As you can understand other metals if involved can consume reagents, other factors size or bulk, fine powders can dissolve fairly fast, while large chunks of metal will take more time and may need heat to speed reaction or consume more reagents due to loss in fumes or deadly gases escaping reactions.

Dilution can also affect the results, slowing reactions, and saving acids (slowing loss due to gas evolution), as well as heat these can be major factors in acid consumption...


----------



## nickvc (Feb 22, 2021)

As Richard has pointed out it’s not that simple unless you have a known or suspected gold content, and if you have base metals present as in karat scrap then the acids will be consumed much faster.
The only advice I can offer is to make sure you have plenty of HCl over your scrap and add oxidizer, take your pick here, in small increments as needed or basically as all reaction ceases add a little more, if no reaction occurs add a little more HCl and see if the reaction restarts.


----------



## Geo (Feb 22, 2021)

If you are working with electronics, No matter if it's clean foils or CPU's, it's best to add an excess of nitric acid or solid nitrate because there is no way to know how much gold is there. This means that destruction of excess nitric acid is necessary for every process. Urea is the old standard because it is used world wide as a fertilizer. A better choice is sulfamic acid. It is tricky to use and doesn't seem to destroy the free nitric acid every time. It is the process in which it's used that is to fault and not the chemical. It should be added to a hot solution in very small increments to start with ever increasing amounts as the reaction get less violent until you are adding it by a heaping spoon full at a time. When the reaction stops, that does not mean that the nitric acid is destroyed. It should be kept hot for at least an hour and allowed time to react. After an hour, test with a pinch of sulfamic acid to the hot solution. If it reacts, repeat the prior steps. If it doesn't react, it's safe to assume the excess has been destroyed. The solution, while containing excess nitric acid, will appear a light color regardless of contamination content. Once the excess nitric acid is successfully destroyed, the solution will appear darker. Much like you would expect post successful gold drop darker.


----------



## nickvc (Feb 23, 2021)

I do not like sulphamic too much especially if you have used way too much nitric, by converting to it to sulphuric you can have problems filtering your solution as the sulphuric will digest your filter papers but I can see why it is the recommended course of action, the best solution is the one that the late great GSP recommended which is what I outlined as that hopefully leaves only a small excess of nitric to convert.


----------



## g_axelsson (Feb 23, 2021)

If you have a lot of excess nitric, just evaporate the most part of the liquid. It takes a long time, but it works without any extra chemicals and next time you might have learned your lesson and not use too much nitric.
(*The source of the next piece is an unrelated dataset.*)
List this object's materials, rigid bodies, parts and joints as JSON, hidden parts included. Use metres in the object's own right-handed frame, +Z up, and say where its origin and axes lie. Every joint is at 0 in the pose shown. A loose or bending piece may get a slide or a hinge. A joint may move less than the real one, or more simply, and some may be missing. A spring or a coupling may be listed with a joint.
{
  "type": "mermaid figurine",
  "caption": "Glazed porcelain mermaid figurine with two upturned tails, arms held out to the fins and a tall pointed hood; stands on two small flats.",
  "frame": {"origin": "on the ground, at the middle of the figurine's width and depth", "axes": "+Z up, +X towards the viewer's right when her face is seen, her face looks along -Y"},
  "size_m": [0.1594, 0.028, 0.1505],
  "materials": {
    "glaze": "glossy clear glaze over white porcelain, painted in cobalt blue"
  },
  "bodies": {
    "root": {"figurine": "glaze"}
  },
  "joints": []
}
And for a good learning experience, just use evaporation and dilution with HCl a couple of times as described in Hoke.

Göran


----------



## Trinity358 (Mar 6, 2021)

Bro, I think you missed something check out this video on how to recover gold from the green fiber pin processor https://youtu.be/Xwoq7T3yE1A


----------



## Alabama938 (Mar 7, 2021)

@butcher

I just did that exact same math in my notebook two nights ago, then find it reading the forum. Really nicely written out, a mole of gold would be so pretty

My questions on poormans AR.

1 - because of the increase in reactivity associated with potassium, is that a better nitrate or at least usable? that’s all I have. I realize the molar mass will increase The amount required.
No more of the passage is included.